The greenback fell against majority of its peers and hit a fresh 2-1/2 year trough on Tuesday on return of risk sentiment due to optimism that U.S. lawmakers would soon agree on a covid-19 relief package together with a rally in U.S. stocks. Sterling rallied across the board on news that a Brexit deal could soon be reached.  
  
Reuters reported a bipartisan group of U.S. senators and members of the House of Representatives on Tuesday proposed a $908 billion COVID relief bill that would fund measures through March 31, including $228 billion in additional paycheck protection program funds for hotels, restaurants, other small businesses.    State and local governments would receive direct aid under the bipartisan bill, the lawmakers said. Senator Mitt Romney, a Republican, said the plan contains $560 billion in "repurposed" funding from the CARES Act enacted in March.  
  
Versus the Japanese yen, although dollar briefly gained above Monday's 104.40 high to 104.46 in Asian morning, price retreated to 104.19 in European morning. However, the pair then rose to an session highs of 104.57 in New York due partly to cross-selling in jpy before retreating.  
  
The single currency found renewed buying at 1.1926 in Australia after Monday's selloff from 1.2003 to 1.1925 and rebounded to 1.1959 in Asia morning. The pair then ratcheted higher to 1.1985 in European morning on cross buying in euro before rallying above September's 2-year peak at 1.2011 to 1.2076 in New York on return of risk sentiment.  
  
Reuters reported the euro zone IHS Markit's final Manufacturing Purchasing Managers' Index (PMI) fell to 53.8 in November from October's 54.8 but was ahead of the 53.6 flash estimate.     And the European Union member states will soon agree on a disputed rule-of-law mechanism linked to the bloc's recovery plan as all countries, including Poland and Hungary, would benefit from its approval, German Finance Minister Olaf Scholz said on Tuesday.  
  
The British pound went through a volatile session. Although cable rose steadily from 1.3322 in Australia and then rallied to 1.3407 in European morning, price erased intra-day gains and tumbled to session lows at 1.3316 on Brexit concerns. However, the pair jumped in New York and rose above 1.3407 to a near 3-month peak at 1.3442 after Times Radio said that Brexit trade deal talks have entered the "tunnel" stage of negotiations.  
  
Reuters reported British Prime Minister Boris Johnson's Brexit supremo, Michael Gove, said on Tuesday that there was a chance that Brexit trade talks may end without a deal, the nightmare finale to the five-year Brexit crisis.      "We have intensified the negotiation process, but it's important that the EU also lives up to its responsibilities as well," Chancellor of the Duchy of Lancaster Gove told ITV's Good Morning Britain.     Asked whether a no deal was closer than anyone would admit, he said: "I think it's certainly the case that there is a chance that we may not get a negotiated outcome, that's why it's important business prepares for all eventualities, but I very much want a deal and I believe that we can secure one."   

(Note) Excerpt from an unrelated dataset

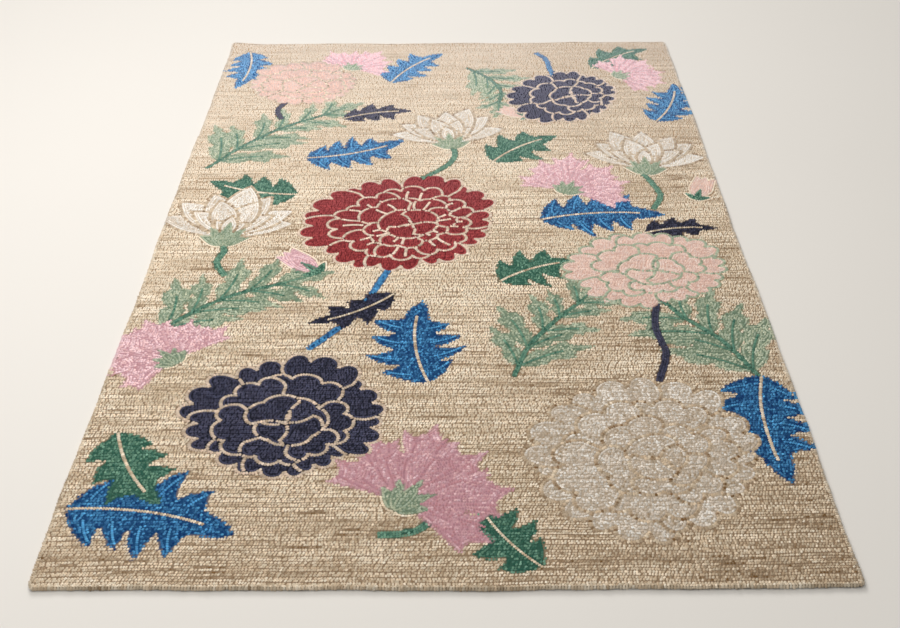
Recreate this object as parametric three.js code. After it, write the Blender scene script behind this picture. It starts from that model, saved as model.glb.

Reuters also revealed that the British IHS Markit/CIPS Purchasing Managers' Index rose to 55.6 in November from 53.7 in October, its highest since December 2017 and above an earlier flash reading of 55.2, bucking a gloomier picture from other sectors hit harder by COVID.   
  
Data to be released on Wednesday :  
  
New Zealand terms of trade, import prices export prices, UK BRC shop price index, Australia GDP, Japan consumer confidence, Germany retail sales, Swiss CPI, Italy unemployment rate, EU producer price index, unemployment rate, Canada labour productivity rate and U.S. MBA mortgage applications, ADP employment change.